Positive feedback can also reveal brand advocates — customers who may contribute testimonials, referrals, or case studies.
Benchmarking reputation metrics against competitors and historical data allows companies to understand where they lead and where improvement is needed.
Automation can further improve efficiency by routing complex cases to managers, classifying feedback with AI, and assisting teams in generating consistent review responses.
Choosing a Reputation Analytics Tool
Selecting the right platform is a strategic decision. Key factors to consider include:
- coverage of review and media sources;
- accuracy of analytics and sentiment detection;
- integration with CRM and support systems;
- automated alerts and workflow management;
- multi-location monitoring capabilities.
While spreadsheets or basic analytics tools can work initially, specialized platforms often provide better scalability through built-in integrations and automated data collection.

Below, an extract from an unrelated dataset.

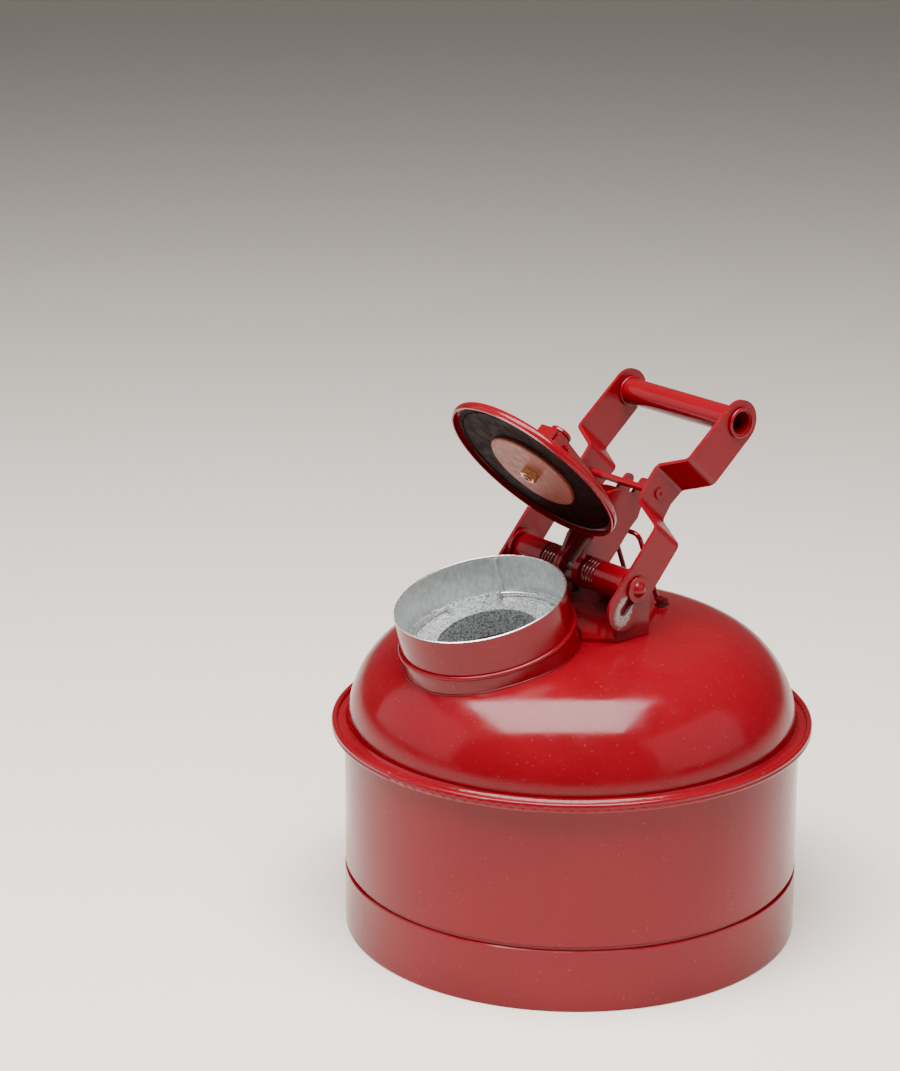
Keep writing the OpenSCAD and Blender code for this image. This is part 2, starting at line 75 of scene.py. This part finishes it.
class Graph:
    """A material's node tree, with short calls for adding and joining nodes."""

    def __init__(self, name: str) -> None:
        """Makes an empty material that holds one principled shader.

        Args:
            name: The material's name.
        """
        self.material = bpy.data.materials.new(name)
        self.material.use_nodes = True
        tree = self.material.node_tree
        self.nodes, self.links = tree.nodes, tree.links
        self.shader = self.nodes["Principled BSDF"]
        self.place = self.add("ShaderNodeTexCoord").outputs["Object"]

    def add(self, kind: str, **settings: object) -> bpy.types.Node:
        """Adds a node and sets its properties.

        Args:
            kind: Blender's name for the node type.
            **settings: Property names and their values.

        Returns:
            The new node.
        """
        made = self.nodes.new(kind)
        for key, value in settings.items():
            setattr(made, key, value)
        return made

    def feed(self, source: object, target: bpy.types.NodeSocket) -> None:
        """Joins a socket to an input, or sets the input if source is a plain value."""
        if isinstance(source, bpy.types.NodeSocket):
            self.links.new(source, target)
        elif isinstance(source, tuple) and len(source) == 3 and target.type == "RGBA":
            target.default_value = (*source, 1.0)
        else:
            target.default_value = source

    def noise(self, scale: float, detail: float = 2.0, rough: float = 0.5,
              stretch: Colour = (1, 1, 1)) -> object:
        """Gives grey noise in the model's own metres.

        Args:
            scale: Grains per metre.
            detail: Octaves.
            rough: Strength of the finer octaves.
            stretch: Scale along each axis.

        Returns:
            The noise's value socket.
        """
        mapping = self.add("ShaderNodeMapping")
        mapping.inputs["Scale"].default_value = stretch
        self.feed(self.place, mapping.inputs["Vector"])
        node = self.add("ShaderNodeTexNoise")
        node.inputs["Scale"].default_value = scale
        node.inputs["Detail"].default_value = detail
        node.inputs["Roughness"].default_value = rough
        self.feed(mapping.outputs["Vector"], node.inputs["Vector"])
        return node.outputs["Fac"]

    def band(self, value: object, low: float, high: float, out_low: float = 0.0,
             out_high: float = 1.0) -> object:
        """Maps a value from one range to another, held at the ends, with a smooth slope."""
        node = self.add("ShaderNodeMapRange", interpolation_type="SMOOTHSTEP")
        ends = {"From Min": low, "From Max": high, "To Min": out_low, "To Max": out_high}
        for name, number in ends.items():
            node.inputs[name].default_value = number
        self.feed(value, node.inputs["Value"])
        return node.outputs["Result"]

    def maths(self, kind: str, a: object, b: object = 0.0) -> object:
        """One arithmetic step on two numbers."""
        node = self.add("ShaderNodeMath", operation=kind)
        self.feed(a, node.inputs[0])
        self.feed(b, node.inputs[1])
        return node.outputs[0]

    def blend(self, share: object, a: object, b: object) -> object:
        """Mixes two colours by a share from 0 to 1."""
        node = self.add("ShaderNodeMix", data_type="RGBA")
        self.feed(share, node.inputs[0])
        self.feed(a, node.inputs[6])
        self.feed(b, node.inputs[7])
        return node.outputs[2]

    def bump(self, height: object, strength: float, distance: float, under: object = None) -> object:
        """Turns a height into a surface normal.

        Args:
            height: The height socket.
            strength: From 0 to 1.
            distance: Height of a full step, in metres.
            under: A normal that this one is laid over.

        Returns:
            The normal socket.
        """
        node = self.add("ShaderNodeBump")
        node.inputs["Strength"].default_value = strength
        node.inputs["Distance"].default_value = distance
        self.feed(height, node.inputs["Height"])
        if under is not None:
            self.feed(under, node.inputs["Normal"])
        return node.outputs["Normal"]

    def oval(self, centre: Colour, lean: float, half_long: float, half_wide: float) -> object:
        """Gives distance from an oval's centre in the YZ plane, where 1 is the oval's edge."""
        node = self.add("ShaderNodeMapping", vector_type="TEXTURE")
        node.inputs["Location"].default_value = centre
        node.inputs["Rotation"].default_value = (lean, 0.0, 0.0)
        node.inputs["Scale"].default_value = (1000.0, half_long, half_wide)
        self.feed(self.place, node.inputs["Vector"])
        length = self.add("ShaderNodeVectorMath", operation="LENGTH")
        self.feed(node.outputs["Vector"], length.inputs[0])
        return length.outputs["Value"]

    def set(self, **values: object) -> None:
        """Sets or joins the shader's inputs; underscores in a name stand for spaces."""
        for key, value in values.items():
            self.feed(value, self.shader.inputs[key.replace("_", " ")])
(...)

For companies that prefer not to manage reputation monitoring internally, partnering with an external reputation management provider can also be an effective option. Services such as ORM Service help businesses monitor brand mentions, analyze sentiment, manage reviews, and respond to reputation risks in a structured way. This approach allows marketing and customer experience teams to focus on strategic improvements while reputation specialists handle monitoring, analytics, and response workflows.

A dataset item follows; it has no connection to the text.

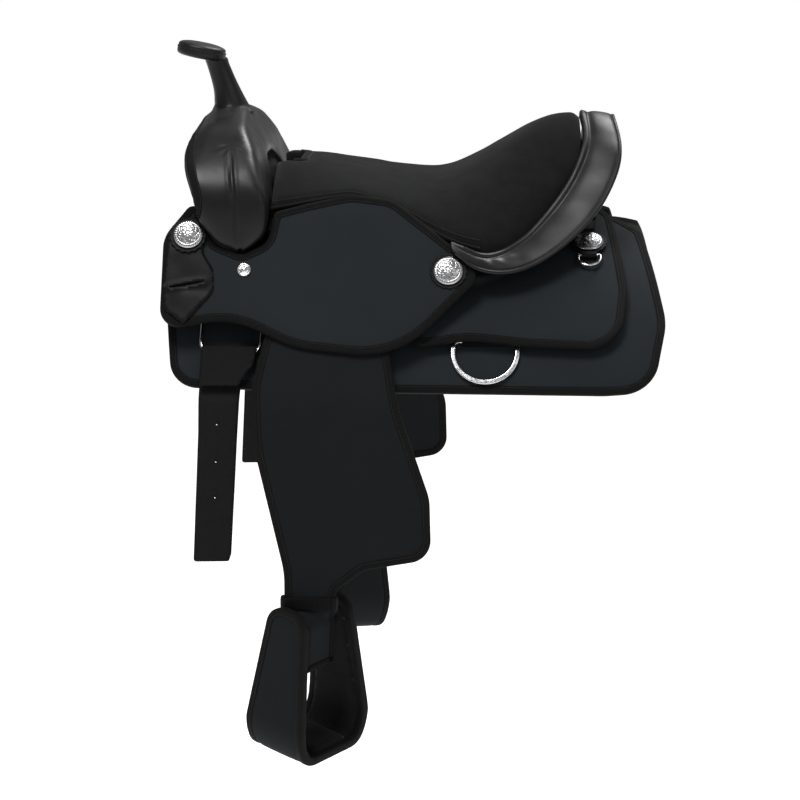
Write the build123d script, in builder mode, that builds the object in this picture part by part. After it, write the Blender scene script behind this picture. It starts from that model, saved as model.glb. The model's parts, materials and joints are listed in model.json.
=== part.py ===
"""Western saddle: tree, seat, jockeys, skirts, rigging, fenders and stirrups.

Millimetres. +X towards the cantle, -Y the near (left) side, +Z up.
The origin is on the horse's spine, under the middle of the seat.
"""
from build123d import *
from math import asin, cos, degrees, radians, sin, sqrt
import os

os.makedirs("parts", exist_ok=True)

# ---- the horse's back: one arc a side, meeting in a ridge along X ----
BACK_R = 320.0
RIDGE_SLOPE = 10.0
CENTRE = (BACK_R * sin(radians(RIDGE_SLOPE)), -BACK_R * cos(radians(RIDGE_SLOPE)))
HANG_SLOPE = 60.0  # the flaps hang as planes that touch the arcs at this slope

# ---- layers, as radii from CENTRE ----
GAP = 0.3
TAPE = 0.7  # how far binding tape stands proud of a panel
SKIRT_IN, SKIRT_OUT = 338.0, 343.4
BAR_IN, BAR_THIN, BAR_OUT = 344.4, 352.2, 360.0
REAR_JOCKEY_IN, REAR_JOCKEY_OUT = 353.1, 357.9
LOOP_TAIL_IN, LOOP_TAIL_OUT = 347.0, 351.2
LEATHER_IN, LEATHER_OUT = 351.7, 355.0
FENDER_IN, FENDER_OUT = 356.2, 360.7
JOCKEY_IN, JOCKEY_OUT = 362.5, 367.5
TAB_IN = JOCKEY_OUT + TAPE + GAP
TAPE_W = 9.0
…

Why Reputation Management Metrics Matter Long-Term
Effective reputation management begins when companies stop tracking isolated numbers and start measuring indicators that influence real behavior.

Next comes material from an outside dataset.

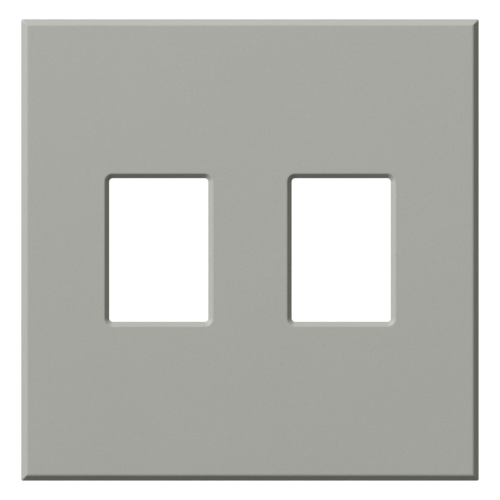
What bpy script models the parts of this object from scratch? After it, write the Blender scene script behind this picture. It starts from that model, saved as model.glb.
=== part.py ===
"""Two-gang screwless wall plate: a faceplate held by four spring catches on a screwed-on adapter.

Metres, +Z up, and the plate faces -Y. The origin is the centre of the adapter's back face, which lies
against the metal yokes of the two switches. The wall is the plane of the faceplate's rim, a little behind.
"""

import math

import bmesh
import bpy
from mathutils import Matrix, Vector

MM = 0.001
GAP = 0.4 * MM  # between pieces that touch or nearly touch
THROUGH = 2.0 * MM  # how far a cutter stands out of what it cuts
SINK = 0.5 * MM  # how far a joined shape is sunk into the one it stands on

# Faceplate
PLATE_WIDTH = 115.4 * MM
PLATE_HEIGHT = 116.4 * MM
PLATE_DEPTH = 7.6 * MM
FACE_THICKNESS = 2.0 * MM
SKIRT_THICKNESS = 1.8 * MM
EDGE_CHAMFER = 1.4 * MM
CORNER_RADIUS = 0.45 * MM
CAVITY_CORNER_RADIUS = 1.0 * MM
GANG_PITCH = 46.04 * MM  # 1 13/16 in, the pitch of ganged switch boxes
WINDOW_WIDTH = 25.0 * MM
WINDOW_HEIGHT = 36.2 * MM
WINDOW_RADIUS = 0.65 * MM
WINDOW_CHAMFER = 1.15 * MM
WINDOW_FRAME = 2.0 * MM  # width of the thicker frame moulded round each window, on the back
WINDOW_FRAME_DEPTH = 1.4 * MM
PEG_RADIUS = 1.5 * MM
PEG_X = 44.0 * MM
PEG_Z = 47.0 * MM
BACK_RIB_Z = 40.0 * MM
BACK_RIB_HEIGHT = 0.8 * MM
BACK_RIB_THICKNESS = 1.0 * MM
PRY_SLOT_WIDTH = 9.0 * MM
PRY_SLOT_DEPTH = 1.4 * MM

# Adapter
RIM_BEHIND_YOKE = 1.3 * MM  # the yoke's thickness: the rim reaches past it to the wall
ADAPTER_THICKNESS = 1.6 * MM
ADAPTER_CLEARANCE = 0.6 * MM  # between its edge and the skirt
ADAPTER_CORNER_RADIUS = 2.0 * MM
ADAPTER_WINDOW_WIDTH = 31.0 * MM
ADAPTER_WINDOW_HEIGHT = 42.2 * MM
WALL_HEIGHT = 1.2 * MM  # of the stiffening walls and ribs on the adapter's front
WALL_THICKNESS = 1.2 * MM
WALL_INSET = 0.3 * MM
RIB_Z = 34.0 * MM
PEG_BOSS_RADIUS = 3.1 * MM

# Screws that hold the adapter to the yokes: No. 6-32, 5/16 in long
SCREW_SPACING_Z = 96.84 * MM  # 3 13/16 in, the yoke's tapped holes
SCREW_RADIUS = 1.7 * MM
SCREW_LENGTH = 7.94 * MM
SCREW_HEAD_RADIUS = 3.45 * MM
SCREW_HEAD_HEIGHT = 1.9 * MM
HEAD_ROUNDING = 0.7 * MM
RECESS_LENGTH = 3.8 * MM
RECESS_WIDTH = 0.9 * MM
RECESS_DEPTH = 1.2 * MM
SLOT_HEIGHT = 4.0 * MM
SLOT_WIDTH = 5.6 * MM
SLOT_END_RADIUS = 1.95 * MM
DISH_RADIUS = 4.2 * MM
DISH_DEPTH = 0.6 * MM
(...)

By monitoring sentiment, rating trends, review growth, response consistency, press coverage, and competitive share of voice, businesses gain a clearer picture of their brand reputation health. These connections help demonstrate the financial value of reputation management.
Play an active role in shaping how your brand is perceived. Don’t wait for a crisis. The goal: replace guesswork with informed decisions and address reputation risks before they grow into larger problems.